• _What the task requires_:
Extract the complete data exactly as given.

START

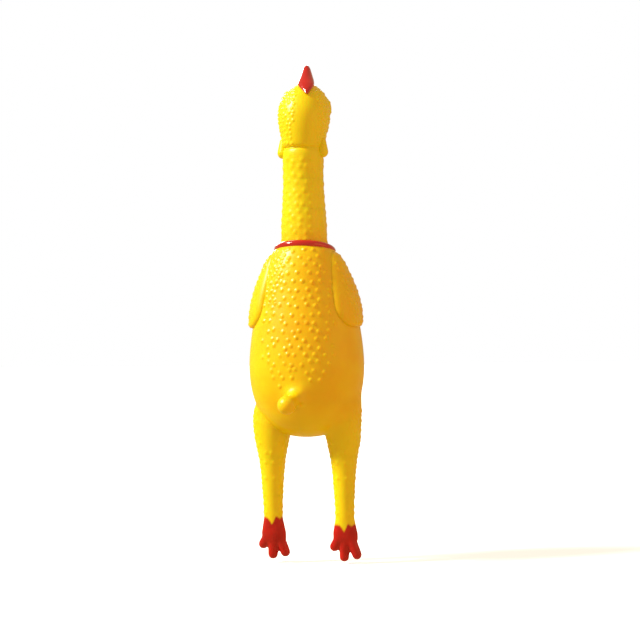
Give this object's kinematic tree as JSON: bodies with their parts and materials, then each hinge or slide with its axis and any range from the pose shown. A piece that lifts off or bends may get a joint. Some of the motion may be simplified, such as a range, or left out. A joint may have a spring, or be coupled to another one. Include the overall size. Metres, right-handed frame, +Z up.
{
  "type": "rubber chicken",
  "caption": "Upright hollow soft vinyl chicken that screams when squeezed, with bending neck and legs, flapping wings, open beak and a reed whistle in the throat.",
  "frame": {"origin": "inside the body at the hand grip, on the neck's axis and 165 mm above the tips of the toes", "axes": "+Z up from the feet to the comb, -Y the way the beak and the belly face, +X the bird's left"},
  "size_m": [0.0934, 0.1187, 0.39],
  "materials": {
    "skin": "soft yellow vinyl, satin",
    "red_paint": "soft vinyl painted glossy red",
    "eye_white": "soft vinyl painted white with a black pupil",
    "whistle_plastic": "moulded white plastic",
    "carrier_plastic": "moulded amber plastic",
    "reed_metal": "rolled brass strip"
  },
  "bodies": {
    "torso": {"torso_shell": "skin", "neck_collar": "red_paint"},
    "belly": {"belly_panel": "skin"},
    "neck_lower": {"neck_lower": "skin"},
    "neck_upper": {"neck_upper": "skin"},
    "head": {"head_shell": "skin", "upper_beak": "red_paint", "comb": "red_paint", "eye_left": "eye_white", "eye_right": "eye_white", "whistle_barrel": "whistle_plastic", "whistle_grille": "whistle_plastic", "reed_carrier": "carrier_plastic", "reed_clip": "carrier_plastic", "whistle_snap_ring": "whistle_plastic"},
    "lower_beak": {"lower_beak": "red_paint"},
    "wattle_left": {"wattle_left": "skin"},
    "wattle_right": {"wattle_right": "skin"},
    "reed": {"reed_tongue": "reed_metal"},
    "wing_left": {"wing_left": "skin"},
    "wing_right": {"wing_right": "skin"},
    "tail": {"tail_nub": "skin"},
    "thigh_left": {"thigh_left": "skin"},
    "thigh_right": {"thigh_right": "skin"},
    "shank_left": {"shank_left": "skin"},
    "shank_right": {"shank_right": "skin"},
    "foot_left": {"foot_left": "red_paint"},
    "foot_right": {"foot_right": "red_paint"}
  },
  "joints": [
    {"name": "belly_squeeze", "type": "slide", "parent": "torso", "child": "belly", "axis": [0, 1, 0], "range_m": [0, 0.02], "stiffness_N_per_m": 150},
    {"name": "neck_bend", "type": "hinge", "parent": "torso", "child": "neck_lower", "pos_m": [0, 0, 0.091], "axis": [1, 0, 0], "range_deg": [-30, 35], "stiffness_Nm_per_rad": 0.6},
    {"name": "neck_sway", "type": "hinge", "parent": "neck_lower", "child": "neck_upper", "pos_m": [0, 0, 0.12], "axis": [0, 1, 0], "range_deg": [-30, 30], "stiffness_Nm_per_rad": 0.5},
    {"name": "head_nod", "type": "hinge", "parent": "neck_upper", "child": "head", "pos_m": [0, 0, 0.152], "axis": [1, 0, 0], "range_deg": [-25, 25], "stiffness_Nm_per_rad": 0.3},
    {"name": "beak_close", "type": "hinge", "parent": "head", "child": "lower_beak", "pos_m": [0, -0.027, 0.186], "axis": [-1, 0, 0], "range_deg": [0, 20], "stiffness_Nm_per_rad": 0.05},
    {"name": "wattle_left_lift", "type": "hinge", "parent": "head", "child": "wattle_left", "pos_m": [0.0162, 0, 0.1675], "axis": [0, -1, 0], "range_deg": [0, 25], "stiffness_Nm_per_rad": 0.005},
    {"name": "wattle_right_lift", "type": "hinge", "parent": "head", "child": "wattle_right", "pos_m": [-0.0162, 0, 0.1675], "axis": [0, 1, 0], "range_deg": [0, 25], "stiffness_Nm_per_rad": 0.005},
    {"name": "reed_buzz", "type": "hinge", "parent": "head", "child": "reed", "pos_m": [0, -0.01475, 0.18041], "axis": [1, 0, 0], "range_deg": [-1.6, 1.6], "stiffness_Nm_per_rad": 0.002},
    {"name": "wing_left_flap", "type": "hinge", "parent": "torso", "child": "wing_left", "pos_m": [0.029, 0.002, 0.074], "axis": [0, -1, 0], "range_deg": [0, 50], "stiffness_Nm_per_rad": 0.05},
    {"name": "wing_right_flap", "type": "hinge", "parent": "torso", "child": "wing_right", "pos_m": [-0.029, 0.002, 0.074], "axis": [0, 1, 0], "range_deg": [0, 50], "stiffness_Nm_per_rad": 0.05},
    {"name": "tail_bend", "type": "hinge", "parent": "torso", "child": "tail", "pos_m": [0, 0.0392, -0.03], "axis": [1, 0, 0], "range_deg": [-3, 25], "stiffness_Nm_per_rad": 0.08},
    {"name": "hip_left", "type": "hinge", "parent": "torso", "child": "thigh_left", "pos_m": [0.029, -0.001, -0.055], "axis": [1, 0, 0], "range_deg": [-40, 40], "stiffness_Nm_per_rad": 0.12},
    {"name": "knee_left", "type": "hinge", "parent": "thigh_left", "child": "shank_left", "pos_m": [0.029, -0.001, -0.097], "axis": [1, 0, 0], "range_deg": [-35, 35], "stiffness_Nm_per_rad": 0.08},
    {"name": "ankle_left", "type": "hinge", "parent": "shank_left", "child": "foot_left", "pos_m": [0.029, -0.001, -0.129], "axis": [1, 0, 0], "range_deg": [-30, 30], "stiffness_Nm_per_rad": 0.05},
    {"name": "hip_right", "type": "hinge", "parent": "torso", "child": "thigh_right", "pos_m": [-0.029, -0.001, -0.055], "axis": [1, 0, 0], "range_deg": [-40, 40], "stiffness_Nm_per_rad": 0.12},
    {"name": "knee_right", "type": "hinge", "parent": "thigh_right", "child": "shank_right", "pos_m": [-0.029, -0.001, -0.097], "axis": [1, 0, 0], "range_deg": [-35, 35], "stiffness_Nm_per_rad": 0.08},
    {"name": "ankle_right", "type": "hinge", "parent": "shank_right", "child": "foot_right", "pos_m": [-0.029, -0.001, -0.129], "axis": [1, 0, 0], "range_deg": [-30, 30], "stiffness_Nm_per_rad": 0.05}
  ]
}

END

• _Expected output_:
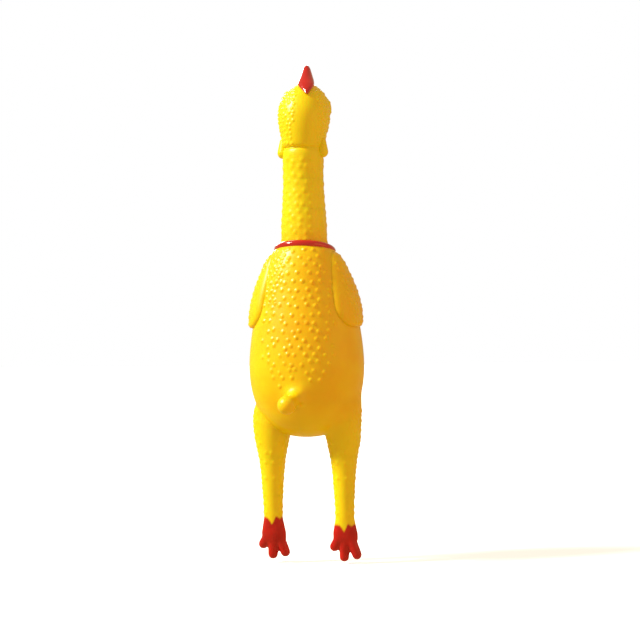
Give this object's kinematic tree as JSON: bodies with their parts and materials, then each hinge or slide with its axis and any range from the pose shown. A piece that lifts off or bends may get a joint. Some of the motion may be simplified, such as a range, or left out. A joint may have a spring, or be coupled to another one. Include the overall size. Metres, right-handed frame, +Z up.
{
  "type": "rubber chicken",
  "caption": "Upright hollow soft vinyl chicken that screams when squeezed, with bending neck and legs, flapping wings, open beak and a reed whistle in the throat.",
  "frame": {"origin": "inside the body at the hand grip, on the neck's axis and 165 mm above the tips of the toes", "axes": "+Z up from the feet to the comb, -Y the way the beak and the belly face, +X the bird's left"},
  "size_m": [0.0934, 0.1187, 0.39],
  "materials": {
    "skin": "soft yellow vinyl, satin",
    "red_paint": "soft vinyl painted glossy red",
    "eye_white": "soft vinyl painted white with a black pupil",
    "whistle_plastic": "moulded white plastic",
    "carrier_plastic": "moulded amber plastic",
    "reed_metal": "rolled brass strip"
  },
  "bodies": {
    "torso": {"torso_shell": "skin", "neck_collar": "red_paint"},
    "belly": {"belly_panel": "skin"},
    "neck_lower": {"neck_lower": "skin"},
    "neck_upper": {"neck_upper": "skin"},
    "head": {"head_shell": "skin", "upper_beak": "red_paint", "comb": "red_paint", "eye_left": "eye_white", "eye_right": "eye_white", "whistle_barrel": "whistle_plastic", "whistle_grille": "whistle_plastic", "reed_carrier": "carrier_plastic", "reed_clip": "carrier_plastic", "whistle_snap_ring": "whistle_plastic"},
    "lower_beak": {"lower_beak": "red_paint"},
    "wattle_left": {"wattle_left": "skin"},
    "wattle_right": {"wattle_right": "skin"},
    "reed": {"reed_tongue": "reed_metal"},
    "wing_left": {"wing_left": "skin"},
    "wing_right": {"wing_right": "skin"},
    "tail": {"tail_nub": "skin"},
    "thigh_left": {"thigh_left": "skin"},
    "thigh_right": {"thigh_right": "skin"},
    "shank_left": {"shank_left": "skin"},
    "shank_right": {"shank_right": "skin"},
    "foot_left": {"foot_left": "red_paint"},
    "foot_right": {"foot_right": "red_paint"}
  },
  "joints": [
    {"name": "belly_squeeze", "type": "slide", "parent": "torso", "child": "belly", "axis": [0, 1, 0], "range_m": [0, 0.02], "stiffness_N_per_m": 150},
    {"name": "neck_bend", "type": "hinge", "parent": "torso", "child": "neck_lower", "pos_m": [0, 0, 0.091], "axis": [1, 0, 0], "range_deg": [-30, 35], "stiffness_Nm_per_rad": 0.6},
    {"name": "neck_sway", "type": "hinge", "parent": "neck_lower", "child": "neck_upper", "pos_m": [0, 0, 0.12], "axis": [0, 1, 0], "range_deg": [-30, 30], "stiffness_Nm_per_rad": 0.5},
    {"name": "head_nod", "type": "hinge", "parent": "neck_upper", "child": "head", "pos_m": [0, 0, 0.152], "axis": [1, 0, 0], "range_deg": [-25, 25], "stiffness_Nm_per_rad": 0.3},
    {"name": "beak_close", "type": "hinge", "parent": "head", "child": "lower_beak", "pos_m": [0, -0.027, 0.186], "axis": [-1, 0, 0], "range_deg": [0, 20], "stiffness_Nm_per_rad": 0.05},
    {"name": "wattle_left_lift", "type": "hinge", "parent": "head", "child": "wattle_left", "pos_m": [0.0162, 0, 0.1675], "axis": [0, -1, 0], "range_deg": [0, 25], "stiffness_Nm_per_rad": 0.005},
    {"name": "wattle_right_lift", "type": "hinge", "parent": "head", "child": "wattle_right", "pos_m": [-0.0162, 0, 0.1675], "axis": [0, 1, 0], "range_deg": [0, 25], "stiffness_Nm_per_rad": 0.005},
    {"name": "reed_buzz", "type": "hinge", "parent": "head", "child": "reed", "pos_m": [0, -0.01475, 0.18041], "axis": [1, 0, 0], "range_deg": [-1.6, 1.6], "stiffness_Nm_per_rad": 0.002},
    {"name": "wing_left_flap", "type": "hinge", "parent": "torso", "child": "wing_left", "pos_m": [0.029, 0.002, 0.074], "axis": [0, -1, 0], "range_deg": [0, 50], "stiffness_Nm_per_rad": 0.05},
    {"name": "wing_right_flap", "type": "hinge", "parent": "torso", "child": "wing_right", "pos_m": [-0.029, 0.002, 0.074], "axis": [0, 1, 0], "range_deg": [0, 50], "stiffness_Nm_per_rad": 0.05},
    {"name": "tail_bend", "type": "hinge", "parent": "torso", "child": "tail", "pos_m": [0, 0.0392, -0.03], "axis": [1, 0, 0], "range_deg": [-3, 25], "stiffness_Nm_per_rad": 0.08},
    {"name": "hip_left", "type": "hinge", "parent": "torso", "child": "thigh_left", "pos_m": [0.029, -0.001, -0.055], "axis": [1, 0, 0], "range_deg": [-40, 40], "stiffness_Nm_per_rad": 0.12},
    {"name": "knee_left", "type": "hinge", "parent": "thigh_left", "child": "shank_left", "pos_m": [0.029, -0.001, -0.097], "axis": [1, 0, 0], "range_deg": [-35, 35], "stiffness_Nm_per_rad": 0.08},
    {"name": "ankle_left", "type": "hinge", "parent": "shank_left", "child": "foot_left", "pos_m": [0.029, -0.001, -0.129], "axis": [1, 0, 0], "range_deg": [-30, 30], "stiffness_Nm_per_rad": 0.05},
    {"name": "hip_right", "type": "hinge", "parent": "torso", "child": "thigh_right", "pos_m": [-0.029, -0.001, -0.055], "axis": [1, 0, 0], "range_deg": [-40, 40], "stiffness_Nm_per_rad": 0.12},
    {"name": "knee_right", "type": "hinge", "parent": "thigh_right", "child": "shank_right", "pos_m": [-0.029, -0.001, -0.097], "axis": [1, 0, 0], "range_deg": [-35, 35], "stiffness_Nm_per_rad": 0.08},
    {"name": "ankle_right", "type": "hinge", "parent": "shank_right", "child": "foot_right", "pos_m": [-0.029, -0.001, -0.129], "axis": [1, 0, 0], "range_deg": [-30, 30], "stiffness_Nm_per_rad": 0.05}
  ]
}